**DATA LINES**
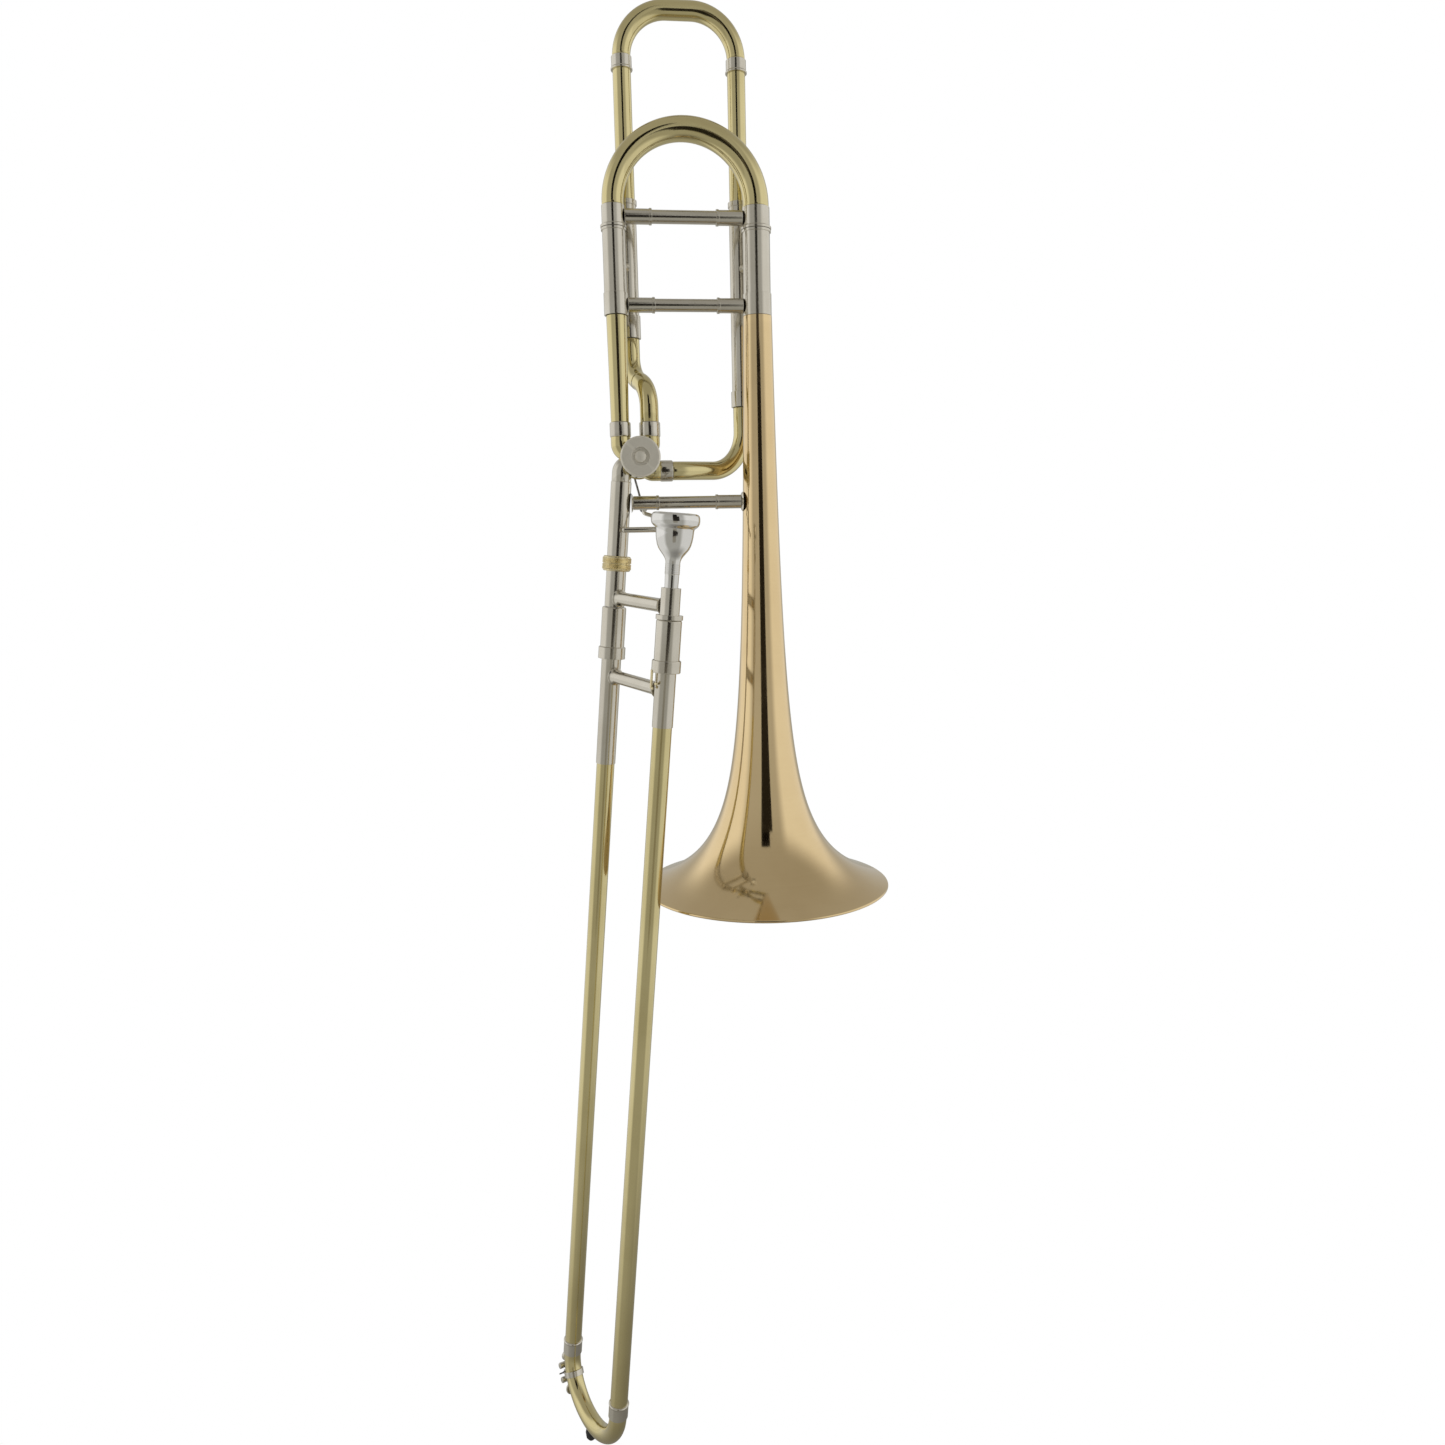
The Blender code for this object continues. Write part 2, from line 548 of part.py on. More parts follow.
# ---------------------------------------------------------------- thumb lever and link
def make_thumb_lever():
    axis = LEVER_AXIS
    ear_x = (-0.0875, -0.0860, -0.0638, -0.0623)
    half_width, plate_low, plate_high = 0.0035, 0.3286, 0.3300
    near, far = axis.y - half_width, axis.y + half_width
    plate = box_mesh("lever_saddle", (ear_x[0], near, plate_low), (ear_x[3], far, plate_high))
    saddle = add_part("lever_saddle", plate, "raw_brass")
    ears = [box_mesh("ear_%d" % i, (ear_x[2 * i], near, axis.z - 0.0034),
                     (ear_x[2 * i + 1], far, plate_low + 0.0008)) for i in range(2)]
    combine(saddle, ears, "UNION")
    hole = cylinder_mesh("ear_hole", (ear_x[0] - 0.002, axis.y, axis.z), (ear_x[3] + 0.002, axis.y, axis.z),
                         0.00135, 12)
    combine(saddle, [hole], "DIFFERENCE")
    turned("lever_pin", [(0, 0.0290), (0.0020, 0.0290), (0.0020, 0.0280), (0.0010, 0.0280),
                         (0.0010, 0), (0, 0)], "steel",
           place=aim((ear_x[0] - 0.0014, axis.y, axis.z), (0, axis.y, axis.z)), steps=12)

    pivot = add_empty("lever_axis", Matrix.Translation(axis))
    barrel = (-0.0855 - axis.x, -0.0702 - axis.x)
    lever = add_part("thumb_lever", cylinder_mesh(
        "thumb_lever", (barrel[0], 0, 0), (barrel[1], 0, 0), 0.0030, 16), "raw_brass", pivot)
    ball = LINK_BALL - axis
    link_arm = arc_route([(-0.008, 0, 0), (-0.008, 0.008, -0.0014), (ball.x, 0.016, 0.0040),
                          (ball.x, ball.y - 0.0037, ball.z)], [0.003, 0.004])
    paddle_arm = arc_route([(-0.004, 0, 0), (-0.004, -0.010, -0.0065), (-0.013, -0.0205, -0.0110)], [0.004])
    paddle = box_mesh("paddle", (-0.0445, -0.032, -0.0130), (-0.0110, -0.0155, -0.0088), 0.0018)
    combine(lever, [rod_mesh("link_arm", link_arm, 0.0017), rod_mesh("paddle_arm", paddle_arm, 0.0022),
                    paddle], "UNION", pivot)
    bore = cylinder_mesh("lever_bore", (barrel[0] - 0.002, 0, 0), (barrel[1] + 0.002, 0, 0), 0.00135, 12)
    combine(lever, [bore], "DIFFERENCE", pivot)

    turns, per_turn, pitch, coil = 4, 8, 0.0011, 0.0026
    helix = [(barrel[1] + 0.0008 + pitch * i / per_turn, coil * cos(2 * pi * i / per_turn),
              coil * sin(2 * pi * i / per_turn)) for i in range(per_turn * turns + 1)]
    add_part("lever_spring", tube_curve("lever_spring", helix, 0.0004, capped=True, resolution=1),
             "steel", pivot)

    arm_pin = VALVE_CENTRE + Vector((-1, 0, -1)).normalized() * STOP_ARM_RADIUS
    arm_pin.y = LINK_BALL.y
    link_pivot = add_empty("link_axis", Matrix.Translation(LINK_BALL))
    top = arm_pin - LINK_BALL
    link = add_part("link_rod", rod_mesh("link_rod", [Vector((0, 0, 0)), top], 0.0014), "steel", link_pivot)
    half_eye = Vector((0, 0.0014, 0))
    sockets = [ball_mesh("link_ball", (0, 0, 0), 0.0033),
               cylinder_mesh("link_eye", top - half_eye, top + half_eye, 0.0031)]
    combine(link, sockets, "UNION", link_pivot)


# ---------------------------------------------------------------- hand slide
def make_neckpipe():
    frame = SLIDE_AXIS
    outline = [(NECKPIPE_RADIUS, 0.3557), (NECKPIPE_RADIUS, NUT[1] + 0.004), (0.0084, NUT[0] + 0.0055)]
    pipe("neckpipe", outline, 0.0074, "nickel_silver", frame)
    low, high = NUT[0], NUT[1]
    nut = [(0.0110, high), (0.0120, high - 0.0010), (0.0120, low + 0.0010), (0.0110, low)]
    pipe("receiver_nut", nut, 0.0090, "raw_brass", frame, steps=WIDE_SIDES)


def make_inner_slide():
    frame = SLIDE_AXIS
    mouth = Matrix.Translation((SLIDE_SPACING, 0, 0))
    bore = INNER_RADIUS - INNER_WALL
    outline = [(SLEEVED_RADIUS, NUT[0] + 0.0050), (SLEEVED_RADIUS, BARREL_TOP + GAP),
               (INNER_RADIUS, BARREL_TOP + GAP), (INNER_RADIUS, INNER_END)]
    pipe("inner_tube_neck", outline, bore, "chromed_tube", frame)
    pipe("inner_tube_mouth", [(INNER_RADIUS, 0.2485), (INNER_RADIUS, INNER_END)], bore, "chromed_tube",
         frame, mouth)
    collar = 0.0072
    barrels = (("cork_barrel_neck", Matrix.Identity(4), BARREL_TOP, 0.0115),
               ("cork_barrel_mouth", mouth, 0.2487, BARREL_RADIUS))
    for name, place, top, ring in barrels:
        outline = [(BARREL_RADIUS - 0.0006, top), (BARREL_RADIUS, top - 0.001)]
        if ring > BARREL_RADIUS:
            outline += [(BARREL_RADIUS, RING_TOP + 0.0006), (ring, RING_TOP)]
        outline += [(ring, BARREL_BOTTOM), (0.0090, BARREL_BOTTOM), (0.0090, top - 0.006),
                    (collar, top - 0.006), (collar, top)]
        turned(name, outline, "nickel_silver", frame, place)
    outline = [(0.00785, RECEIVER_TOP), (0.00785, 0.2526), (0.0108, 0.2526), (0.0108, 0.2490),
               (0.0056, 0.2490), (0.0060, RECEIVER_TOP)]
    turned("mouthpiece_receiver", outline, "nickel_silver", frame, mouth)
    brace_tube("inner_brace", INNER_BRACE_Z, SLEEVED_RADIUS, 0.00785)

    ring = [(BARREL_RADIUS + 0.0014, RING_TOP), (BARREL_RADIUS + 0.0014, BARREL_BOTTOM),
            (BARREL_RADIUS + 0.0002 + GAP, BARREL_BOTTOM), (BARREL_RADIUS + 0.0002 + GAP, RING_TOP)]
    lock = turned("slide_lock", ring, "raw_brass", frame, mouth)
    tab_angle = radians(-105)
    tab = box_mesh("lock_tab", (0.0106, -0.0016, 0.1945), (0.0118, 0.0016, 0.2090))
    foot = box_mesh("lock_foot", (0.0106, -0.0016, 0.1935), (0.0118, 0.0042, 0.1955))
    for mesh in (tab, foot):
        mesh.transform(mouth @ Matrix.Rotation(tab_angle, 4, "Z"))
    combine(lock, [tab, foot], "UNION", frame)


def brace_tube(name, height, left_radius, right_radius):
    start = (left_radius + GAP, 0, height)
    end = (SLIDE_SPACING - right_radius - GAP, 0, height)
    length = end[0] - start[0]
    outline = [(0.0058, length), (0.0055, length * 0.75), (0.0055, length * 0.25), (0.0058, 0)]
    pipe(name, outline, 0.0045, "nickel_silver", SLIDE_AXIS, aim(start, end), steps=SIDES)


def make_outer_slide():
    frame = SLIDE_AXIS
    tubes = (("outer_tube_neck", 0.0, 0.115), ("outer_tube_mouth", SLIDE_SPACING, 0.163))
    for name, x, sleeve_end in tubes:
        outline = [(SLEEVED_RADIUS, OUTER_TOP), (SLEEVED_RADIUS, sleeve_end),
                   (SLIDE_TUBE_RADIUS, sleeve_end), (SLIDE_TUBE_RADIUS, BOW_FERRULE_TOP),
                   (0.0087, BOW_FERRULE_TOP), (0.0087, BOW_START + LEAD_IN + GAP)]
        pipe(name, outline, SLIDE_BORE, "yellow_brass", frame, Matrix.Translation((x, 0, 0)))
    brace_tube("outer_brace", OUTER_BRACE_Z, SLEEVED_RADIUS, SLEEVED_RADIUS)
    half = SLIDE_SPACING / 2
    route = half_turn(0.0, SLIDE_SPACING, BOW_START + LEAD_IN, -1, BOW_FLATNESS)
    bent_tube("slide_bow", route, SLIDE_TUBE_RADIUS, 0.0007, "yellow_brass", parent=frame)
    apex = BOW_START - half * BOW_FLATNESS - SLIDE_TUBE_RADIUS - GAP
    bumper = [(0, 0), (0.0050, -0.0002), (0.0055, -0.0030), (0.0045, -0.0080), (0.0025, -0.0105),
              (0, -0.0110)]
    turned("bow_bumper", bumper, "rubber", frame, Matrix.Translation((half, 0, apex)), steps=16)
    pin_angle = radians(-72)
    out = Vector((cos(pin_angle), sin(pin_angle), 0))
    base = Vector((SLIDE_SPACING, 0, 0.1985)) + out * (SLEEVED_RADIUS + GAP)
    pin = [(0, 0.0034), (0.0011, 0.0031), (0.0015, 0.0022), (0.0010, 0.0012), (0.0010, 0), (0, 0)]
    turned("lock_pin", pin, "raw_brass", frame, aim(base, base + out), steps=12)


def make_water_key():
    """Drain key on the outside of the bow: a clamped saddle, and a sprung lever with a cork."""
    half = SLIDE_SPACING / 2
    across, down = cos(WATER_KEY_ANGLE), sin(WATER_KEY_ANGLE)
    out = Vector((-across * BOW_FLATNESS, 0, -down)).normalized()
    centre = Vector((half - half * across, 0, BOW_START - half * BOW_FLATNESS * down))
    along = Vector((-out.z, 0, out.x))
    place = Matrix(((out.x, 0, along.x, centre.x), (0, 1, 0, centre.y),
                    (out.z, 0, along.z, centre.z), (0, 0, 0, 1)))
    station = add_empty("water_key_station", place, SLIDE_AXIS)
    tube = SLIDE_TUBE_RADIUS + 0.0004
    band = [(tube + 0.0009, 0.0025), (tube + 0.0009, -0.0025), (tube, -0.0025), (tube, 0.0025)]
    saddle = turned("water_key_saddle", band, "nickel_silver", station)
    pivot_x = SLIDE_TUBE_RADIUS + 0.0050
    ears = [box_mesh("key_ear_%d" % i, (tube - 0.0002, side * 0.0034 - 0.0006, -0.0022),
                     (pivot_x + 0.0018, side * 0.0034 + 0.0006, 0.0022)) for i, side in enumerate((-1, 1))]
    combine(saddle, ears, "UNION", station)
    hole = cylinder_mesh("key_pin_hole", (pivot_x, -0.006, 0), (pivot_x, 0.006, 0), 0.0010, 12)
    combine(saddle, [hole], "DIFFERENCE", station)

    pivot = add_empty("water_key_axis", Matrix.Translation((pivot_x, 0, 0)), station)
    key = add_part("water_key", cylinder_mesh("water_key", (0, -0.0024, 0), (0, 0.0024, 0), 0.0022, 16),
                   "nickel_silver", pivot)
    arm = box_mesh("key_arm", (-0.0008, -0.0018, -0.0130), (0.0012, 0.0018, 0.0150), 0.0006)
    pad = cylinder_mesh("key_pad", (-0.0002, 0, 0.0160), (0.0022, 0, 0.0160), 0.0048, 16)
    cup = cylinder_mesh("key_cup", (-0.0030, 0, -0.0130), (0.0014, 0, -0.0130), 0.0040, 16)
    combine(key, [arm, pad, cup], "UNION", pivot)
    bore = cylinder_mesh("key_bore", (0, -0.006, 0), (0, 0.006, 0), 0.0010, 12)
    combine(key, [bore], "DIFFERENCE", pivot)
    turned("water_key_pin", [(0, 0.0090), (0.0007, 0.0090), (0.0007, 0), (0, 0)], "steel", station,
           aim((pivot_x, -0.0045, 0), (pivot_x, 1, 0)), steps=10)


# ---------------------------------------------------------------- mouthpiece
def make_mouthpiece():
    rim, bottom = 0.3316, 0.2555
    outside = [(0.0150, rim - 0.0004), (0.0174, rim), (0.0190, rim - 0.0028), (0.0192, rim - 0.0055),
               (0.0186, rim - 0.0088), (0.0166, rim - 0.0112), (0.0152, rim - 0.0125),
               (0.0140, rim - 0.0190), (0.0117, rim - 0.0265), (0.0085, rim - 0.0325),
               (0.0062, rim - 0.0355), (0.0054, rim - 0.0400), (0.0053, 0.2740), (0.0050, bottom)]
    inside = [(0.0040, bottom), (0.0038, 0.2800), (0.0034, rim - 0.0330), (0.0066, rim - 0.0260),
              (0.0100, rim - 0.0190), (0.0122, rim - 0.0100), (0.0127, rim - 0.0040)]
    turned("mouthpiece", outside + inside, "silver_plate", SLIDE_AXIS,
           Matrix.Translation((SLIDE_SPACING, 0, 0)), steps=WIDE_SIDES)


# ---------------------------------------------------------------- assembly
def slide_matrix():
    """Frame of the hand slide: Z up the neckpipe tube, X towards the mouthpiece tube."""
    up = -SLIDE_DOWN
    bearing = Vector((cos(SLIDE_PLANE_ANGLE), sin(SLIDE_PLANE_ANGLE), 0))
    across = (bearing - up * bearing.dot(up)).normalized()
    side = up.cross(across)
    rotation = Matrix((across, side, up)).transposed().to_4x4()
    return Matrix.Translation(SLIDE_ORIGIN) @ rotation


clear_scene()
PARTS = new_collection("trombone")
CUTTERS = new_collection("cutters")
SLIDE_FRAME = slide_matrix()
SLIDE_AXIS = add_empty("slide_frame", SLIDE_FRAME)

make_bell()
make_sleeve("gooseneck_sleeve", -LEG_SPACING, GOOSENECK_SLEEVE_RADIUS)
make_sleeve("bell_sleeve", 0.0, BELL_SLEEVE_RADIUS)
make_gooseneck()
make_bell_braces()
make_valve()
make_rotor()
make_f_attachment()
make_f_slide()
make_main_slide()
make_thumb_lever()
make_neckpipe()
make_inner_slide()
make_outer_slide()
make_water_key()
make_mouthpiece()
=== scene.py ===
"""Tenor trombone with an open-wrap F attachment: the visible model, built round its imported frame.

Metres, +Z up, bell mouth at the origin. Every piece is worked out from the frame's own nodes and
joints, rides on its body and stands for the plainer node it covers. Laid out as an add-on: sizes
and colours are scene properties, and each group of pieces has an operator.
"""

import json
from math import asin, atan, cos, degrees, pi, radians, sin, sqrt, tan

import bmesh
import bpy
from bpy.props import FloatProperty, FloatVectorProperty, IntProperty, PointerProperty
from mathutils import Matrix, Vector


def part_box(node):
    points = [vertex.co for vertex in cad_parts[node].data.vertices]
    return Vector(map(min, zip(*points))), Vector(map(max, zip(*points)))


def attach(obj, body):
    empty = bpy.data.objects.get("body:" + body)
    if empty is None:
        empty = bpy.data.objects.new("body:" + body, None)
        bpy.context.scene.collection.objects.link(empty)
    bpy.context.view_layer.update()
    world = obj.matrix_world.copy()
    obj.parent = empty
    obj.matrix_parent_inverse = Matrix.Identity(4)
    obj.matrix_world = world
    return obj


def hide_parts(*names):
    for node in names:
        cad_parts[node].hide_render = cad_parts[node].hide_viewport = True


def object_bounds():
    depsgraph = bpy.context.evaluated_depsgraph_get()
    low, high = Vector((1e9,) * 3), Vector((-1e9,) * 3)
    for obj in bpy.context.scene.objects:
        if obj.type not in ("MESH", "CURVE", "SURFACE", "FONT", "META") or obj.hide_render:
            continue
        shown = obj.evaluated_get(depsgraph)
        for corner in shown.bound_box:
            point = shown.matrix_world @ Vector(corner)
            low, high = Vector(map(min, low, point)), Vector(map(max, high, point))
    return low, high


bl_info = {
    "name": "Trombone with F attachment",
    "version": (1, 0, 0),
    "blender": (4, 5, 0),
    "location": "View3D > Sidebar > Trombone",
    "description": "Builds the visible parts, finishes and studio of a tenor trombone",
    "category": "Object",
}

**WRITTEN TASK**
Which lines above run from the one containing "world = obj.matrix_world.copy()" down to the one containing "return low, high"? Repeat exactly those, both ends included, and nothing else.

**ANSWER TO THIS PROBLEM**
    world = obj.matrix_world.copy()
    obj.parent = empty
    obj.matrix_parent_inverse = Matrix.Identity(4)
    obj.matrix_world = world
    return obj


def hide_parts(*names):
    for node in names:
        cad_parts[node].hide_render = cad_parts[node].hide_viewport = True


def object_bounds():
    depsgraph = bpy.context.evaluated_depsgraph_get()
    low, high = Vector((1e9,) * 3), Vector((-1e9,) * 3)
    for obj in bpy.context.scene.objects:
        if obj.type not in ("MESH", "CURVE", "SURFACE", "FONT", "META") or obj.hide_render:
            continue
        shown = obj.evaluated_get(depsgraph)
        for corner in shown.bound_box:
            point = shown.matrix_world @ Vector(corner)
            low, high = Vector(map(min, low, point)), Vector(map(max, high, point))
    return low, high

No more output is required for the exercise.